The story of Abraham and Isaac is a parable about the dangers of blind faith—or the “perils of obedience,” as Stanley Milgram put it. Milgram’s psychological studies, inspired by Nazi officers who claimed they were only following orders, illustrated a fundamental human capacity for deferring to the apparatus of authority—and for allowing that authority to overrule one’s personal ethical order. What better illustration of that than Abraham’s unhesitating willingness to kill his own son?
The zeal with which the religious lionize Abraham for his piety—as do all the “Abrahamic” faiths—Christianity, Judaism, and Islam, with various holidays on the religious calendar to celebrate him—is what troubles me about deep-seated faith: the prizing of a fantasy world that follows death over the tangible, provable world we have here on earth. His act, averted only at the last minute, is called a sacrifice rather than a murder. A father’s first responsibility is to the well-being of his child: that God would command Abraham to vacate that responsibility says a lot about God.

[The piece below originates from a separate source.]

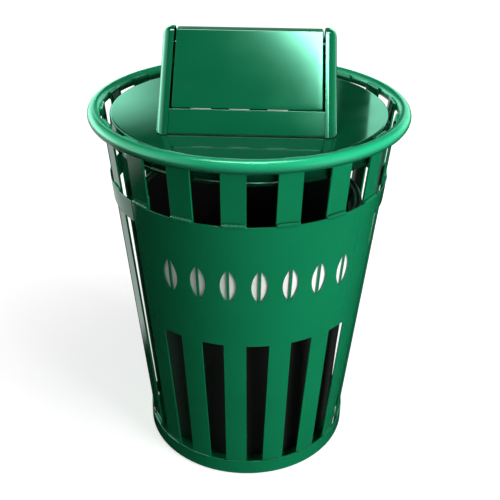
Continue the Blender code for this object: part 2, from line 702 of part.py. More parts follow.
def make_cheeks(parts, cutters, finish):
    for side, word in ((-1, "left"), (1, "right")):
        cheek = cheek_solid(f"hood_cheek_{word}", 0.0, HOOD_BASE, parts, finish)
        inside = cheek_solid(f"cheek_cutter_{word}", CHEEK_SHEET, HOOD_BASE - CUT_PAST, cutters)
        middle = side * (HOOD_HALF_WIDTH - CHEEK_WIDTH / 2)
        cheek.matrix_world = facing_side(side, middle, 0.0, 0.0)
        inside.matrix_world = facing_side(side, middle - side * CHEEK_SHEET, 0.0, 0.0)
        cut(cheek, inside)
        for front, where in ((-1, "front"), (1, "rear")):
            radius = STOP_STEM_RADIUS + TOUCH
            hole = cylinder(f"stop_hole_{where}_{word}", radius, 2 * CUT_PAST, cutters)
            point_sideways(hole, side * HOOD_HALF_WIDTH, front * stop_offset(), STOP_HEIGHT)
            cut(cheek, hole)
        smooth(cheek)


def make_lower_panels(parts, finish):
    """The fixed panels below the flap: a return at the top, a foot flange on the lid."""
    top = DOOR_LENGTH + FLAP_EDGE_GAP
    half = CHEEK_INNER - TOUCH
    for side, word in ((-1, "front"), (1, "rear")):
        foot_y = -tent_outline(0.0, HOOD_BASE)[0][0]
        sheet = [
            slope_point(top, PANEL_RETURN, side),
            slope_point(top, 0.0, side),
            (side * foot_y, HOOD_BASE),
            (side * (foot_y - PANEL_FLANGE), HOOD_BASE),
        ]
        work = bmesh.new()
        row = [work.verts.new((-half, y, z)) for y, z in sheet]
        edges = [work.edges.new(pair) for pair in zip(row, row[1:])]
        swept = bmesh.ops.extrude_edge_only(work, edges=edges)
        moved = [item for item in swept["geom"] if isinstance(item, bmesh.types.BMVert)]
        bmesh.ops.translate(work, vec=(2 * half, 0.0, 0.0), verts=moved)
        panel = object_from_bmesh(f"hood_{word}_panel", work, parts, finish)
        thicken(panel, PANEL_SHEET, -side)


def from_pivot(outline):
    """The points of a side view, counted from the pivot."""
    return [(y, z - PIVOT_HEIGHT) for y, z in outline]


def chevron(shallow, deep, trim):
    """Side view of the flap between two depths under its faces, its ends shortened by trim."""
    end = DOOR_LENGTH - trim
    return from_pivot([
        slope_point(end, shallow, -1),
        ridge_point(shallow, -1),
        ridge_point(shallow, 1),
        slope_point(end, shallow, 1),
        slope_point(end, deep, 1),
        ridge_point(deep, 1),
        ridge_point(deep, -1),
        slope_point(end, deep, -1),
    ])


def make_flap(parts, cutters, finish):
    flap = plate("swing_flap", chevron(0.0, FLAP_FLANGE, 0.0), 2 * FLAP_HALF_WIDTH, parts, finish)
    point_sideways(flap, 0.0, 0.0, PIVOT_HEIGHT)
    pocket = chevron(FLAP_SHEET, FLAP_FLANGE + CUT_PAST, FLAP_SHEET)
    inside = plate("flap_cutter", pocket, 2 * (FLAP_HALF_WIDTH - FLAP_SHEET), cutters)
    point_sideways(inside, 0.0, 0.0, PIVOT_HEIGHT)
    cut(flap, inside)
    wall_inner = FLAP_HALF_WIDTH - FLAP_SHEET - TOUCH
    shallow = FLAP_SHEET + TOUCH
    low = PIVOT_HEIGHT - EAR_ROUND_PIVOT
    outline = from_pivot([
        slope_point(EAR_RUN, shallow, -1),
        ridge_point(shallow, -1),
        ridge_point(shallow, 1),
        slope_point(EAR_RUN, shallow, 1),
        (EAR_ROUND_PIVOT, low),
        (-EAR_ROUND_PIVOT, low),
    ])
    bore = cylinder("rod_hole_cutter", ROD_RADIUS + RUNNING_FIT, 3 * FLAP_HALF_WIDTH, cutters)
    point_sideways(bore, 0.0, 0.0, PIVOT_HEIGHT)
    for side, word in ((-1, "left"), (1, "right")):
        ear = plate(f"flap_ear_{word}", outline, EAR_THICKNESS, parts, finish)
        point_sideways(ear, side * (wall_inner - EAR_THICKNESS / 2), 0.0, PIVOT_HEIGHT)
        cut(ear, bore)
    half = wall_inner - EAR_THICKNESS - TOUCH
    inner = ROD_RADIUS + RUNNING_FIT
    profile = [(inner, half), (SLEEVE_RADIUS, half), (SLEEVE_RADIUS, -half), (inner, -half)]
    sleeve = turned("flap_sleeve", profile, SMALL_STEPS, parts, finish)
    point_sideways(sleeve, 0.0, 0.0, PIVOT_HEIGHT)


def make_pivot(parts, green, zinc, nylon):
    """Rod that carries the flap, in bushings in two sockets welded inside the cheeks."""
    floor = CHEEK_WALL_INNER - TOUCH
    seat = floor - SOCKET_FLOOR
    mouth = seat - SOCKET_DEPTH
    socket_inner = BUSHING_RADIUS + TOUCH
    socket_outer = socket_inner + SOCKET_WALL
    flange_outer = mouth - TOUCH
    flange_inner = flange_outer - BUSHING_FLANGE
    bore = ROD_RADIUS + TOUCH
    spacer_inner = FLAP_HALF_WIDTH - FLAP_SHEET - TOUCH + RUNNING_FIT
    socket_profile = [
        (0.0, floor),
        (socket_outer, floor),
        (socket_outer, mouth),
        (socket_inner, mouth),
        (socket_inner, seat),
        (0.0, seat),
    ]
    bushing_profile = [
        (bore, seat - TOUCH),
        (BUSHING_RADIUS, seat - TOUCH),
        (BUSHING_RADIUS, flange_outer),
        (BUSHING_FLANGE_RADIUS, flange_outer),
        (BUSHING_FLANGE_RADIUS, flange_inner),
        (bore, flange_inner),
    ]
    spacer_profile = [
        (bore, flange_inner - TOUCH),
        (SPACER_RADIUS, flange_inner - TOUCH),
        (SPACER_RADIUS, spacer_inner),
        (bore, spacer_inner),
    ]
    rod = cylinder("pivot_rod", ROD_RADIUS, 2 * (seat - TOUCH), parts, zinc)
    point_sideways(rod, 0.0, 0.0, PIVOT_HEIGHT)
    for side, word in ((-1, "left"), (1, "right")):
        for name, profile, finish, closed in (
            ("pivot_socket", socket_profile, green, False),
            ("bushing", bushing_profile, nylon, True),
            ("spacer", spacer_profile, zinc, True),
        ):
            piece = turned(f"{name}_{word}", profile, SMALL_STEPS, parts, finish, closed)
            piece.matrix_world = facing_side(side, 0.0, 0.0, PIVOT_HEIGHT)


def stop_offset():
    """Distance of a stop from the middle plane, where the flap's side meets it at full swing."""
    lean = HOOD_SLOPE + FLAP_SWING
    pivot_depth = HOOD_RIDGE_HALF_DEPTH * math.sin(HOOD_SLOPE) + PIVOT_BELOW_RIDGE * math.cos(HOOD_SLOPE)
    edge = pivot_depth - FLAP_FLANGE
    return (edge + STOP_BELOW_PIVOT * math.cos(lean) - STOP_RADIUS - STOP_GAP) / math.sin(lean)


def make_stops(parts, rubber):
    """Rubber push-in stops inside the cheeks: body, stem through the wall, head outside."""
    outer = CHEEK_WALL_INNER - TOUCH
    inner = FLAP_HALF_WIDTH - STOP_REACH
    head_start = HOOD_HALF_WIDTH + TOUCH
    head_end = head_start + STOP_HEAD_HEIGHT
    profile = [
        (0.0, head_end),
        (STOP_HEAD_RADIUS - STOP_HEAD_CHAMFER, head_end),
        (STOP_HEAD_RADIUS, head_end - STOP_HEAD_CHAMFER),
        (STOP_HEAD_RADIUS, head_start),
        (STOP_STEM_RADIUS, head_start),
        (STOP_STEM_RADIUS, outer),
        (STOP_RADIUS, outer),
        (STOP_RADIUS, inner + STOP_CHAMFER),
        (STOP_RADIUS - STOP_CHAMFER, inner),
        (0.0, inner),
    ]
    for side, word in ((-1, "left"), (1, "right")):
        for front, where in ((-1, "front"), (1, "rear")):
            stop = turned(f"flap_stop_{where}_{word}", profile, SMALL_STEPS, parts, rubber, False)
            stop.matrix_world = facing_side(side, 0.0, front * stop_offset(), STOP_HEIGHT)


def main():
    clear_scene()
    parts = new_collection("compost_bin")
    cutters = new_collection("cutters")
    green = new_material("green_powder_coat", GREEN, 0.30)
    rim_green = new_material("bright_green_powder_coat", BRIGHT_GREEN, 0.22)
    black = new_material("black_polyethylene", BLACK, 0.55)
    white = new_material("white_acrylic", WHITE, 0.40)
    zinc = new_material("zinc_plated_steel", ZINC, 0.35, 1.0)
    rubber = new_material("black_rubber", RUBBER, 0.75)
    nylon = new_material("natural_nylon", NYLON, 0.45)

    make_ring(parts, rim_green)
    make_slats(parts, green)
    make_bands(parts, green)
    make_front_sheet(parts, cutters, green)
    make_sign_backing(parts, white)
    make_base_plate(parts, cutters, green)
    make_feet(parts, rubber, zinc)
    make_lid_lugs(parts, green)
    make_liner(parts, cutters, black)
    make_lid(parts, cutters, green)
    make_cheeks(parts, cutters, green)
    make_lower_panels(parts, green)
    make_flap(parts, cutters, green)
    make_pivot(parts, green, zinc, nylon)
    make_stops(parts, rubber)


main()
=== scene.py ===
"""Looks of a slatted steel compost bin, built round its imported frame.

Metres, +Z up. The hood's front faces -Y, and the body under the lift-off lid is turned from it by
BODY_TURN. An azimuth is counted from -Y, positive towards +X. Each piece is a surface worked out
with numpy and stands where its node of the frame stands.
"""

import math

import bmesh
import bpy
import numpy as np
from mathutils import Matrix, Vector


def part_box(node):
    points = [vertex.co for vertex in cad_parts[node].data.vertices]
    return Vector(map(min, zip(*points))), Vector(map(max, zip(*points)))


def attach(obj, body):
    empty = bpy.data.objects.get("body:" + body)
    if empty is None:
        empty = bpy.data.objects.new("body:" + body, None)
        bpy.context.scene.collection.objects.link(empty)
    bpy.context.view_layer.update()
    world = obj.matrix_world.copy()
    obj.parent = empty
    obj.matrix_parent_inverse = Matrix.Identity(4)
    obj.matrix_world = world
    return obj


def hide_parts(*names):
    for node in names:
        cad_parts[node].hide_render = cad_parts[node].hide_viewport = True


bl_info = {
    "name": "Slatted compost bin",
    "version": (1, 0, 0),
    "blender": (4, 5, 0),
    "location": "3D View > Sidebar > Compost bin",
    "description": "Builds the finished surfaces of a slatted compost bin with a swing-top lid",
    "category": "Object",
}

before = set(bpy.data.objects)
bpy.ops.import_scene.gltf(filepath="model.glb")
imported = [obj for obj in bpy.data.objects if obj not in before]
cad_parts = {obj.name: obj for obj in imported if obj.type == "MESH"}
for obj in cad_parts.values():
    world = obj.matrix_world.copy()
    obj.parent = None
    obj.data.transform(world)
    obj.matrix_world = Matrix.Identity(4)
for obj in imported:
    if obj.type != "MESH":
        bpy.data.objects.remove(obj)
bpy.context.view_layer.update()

# Sizes that the frame doesn't give by itself
MERGE = 0.000002            # points nearer than this are one
TOUCH = 0.0003              # gap between pieces that rest on or are welded to each other
BODY_TURN = math.radians(6.7)
SLAT_COUNT = 18
SHORT_COUNT = 6
SHEET_WALL = 0.003
UPPER_BAND_HEIGHT = 0.050
RIM_WOBBLE = 0.00015
RIM_PAINTED_SHADE = (0.010, -0.007, 0.80)       # painted shade on the rim's lower half, where less light falls: heights between which the paint darkens, and by how much
SEAM_SINK = 0.0008
FOOT_BAND_WALL = 0.004
BAND_END_GAP = 0.002        # between the upper hoop's ends and the front sheet
FINGER_CELLS = 9            # columns of the sheet's grid across a finger, and across the slots
SLOT_CELLS = (8, 9, 8, 9, 8)
SLOT_TOP = 0.417
LEAF_COUNT = 7
LEAF_SPREAD = math.radians(75.0)
LEAF_HEIGHT = 0.080
LEAF_HALF_WIDTH = 0.017
LEAF_RIB = 0.006
LEAF_MIDDLE = 0.578
LEAF_BLOCK = 0.052          # half the height of the patch of sheet round a leaf
LEAF_CELLS = 6              # columns on each side of a leaf's rib
LEAF_ROWS = 14
LEAF_KNEE = 0.58            # share of a leaf's arc that runs up its side, between the tips
BACKING_WALL = 0.0015
BACKING_MARGIN = 0.014
LINER_WALL = 0.0035
LINER_FOOT_CORNER = 0.012
LINER_LIP_DROP = 0.018
LINER_LIP_WIDTH = 0.010
LINER_TAPER = 0.0295        # how much narrower the base is than the rim, as a radius
GRIP_HALF_LENGTH = 0.050
GRIP_RADIUS = 0.0137
GRIP_BELOW_LIP = 0.048
GRIP_BLOCK = 0.026          # half the height of the patch of wall round a grip hole
LID_WALL = 0.0015
LID_CORNER = 0.004
LID_HEM_HEIGHT = 0.008
LID_HEM_PROUD = 0.0025
# painted shadow on the lid's skirt under the rim: heights below the lid's top between which the paint darkens, and by
# how much
LID_PAINTED_SHADOW = (-0.001, -0.006, 0.88)
THROAT = (0.1618, 0.164, 0.005)         # half sizes and corner radius
HOOD_DEPTH = 0.185
RIDGE_HALF_DEPTH = 0.0118
CHEEK_PROUD = 0.003
CHEEK_WALL = 0.002
CHEEK_NOSE = 0.018
CHEEK_TOP_CORNER = 0.022
DOOR_SHARE = 0.744          # share of the slope that the swing flap takes
FLAP_GAP = 0.003
FLAP_WALL = 0.0015
FLAP_FLANGE = 0.018
PANEL_RETURN = 0.012
PANEL_FLANGE = 0.014
PANEL_WALL = 0.0015
LUG_WALL = 0.004
LUG_REACH = 0.020
LUG_LEG = 0.028
LUG_BEND = 0.006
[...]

It turns out, of course, that I am hardly the only person troubled by—and obsessed with—the story of Abraham and Isaac. I have come across allusions to it in a number of places, including the films The Believer and The Edge of Heaven, to name just two that come to mind; the filmmakers seem to take a similar attitude toward the biblical episode. (The closing scenes of The Edge of Heaven take place during the Eid al-Adha, the important Islamic festival that celebrates Ibrahim’s willingness to sacrifice his son.) And that isn’t to mention its countless appearances in art: my favorite is Caravaggio’s, at the Uffizi, in which Abraham, troublingly, doesn’t seem all that relieved by the angel’s intervention.
Q. You are a former high school teacher. Are recollections from that experience likely to turn up in your fiction in the future?
I suppose it’s a possibility, but nothing’s in the pipeline at present. Ideas for fiction surface in unexpected places, though, and it wouldn’t surprise me if, ten or twenty years from now, I find myself writing about a teacher. Teaching, as you can imagine, is full of stories. Every day in the classroom is a story.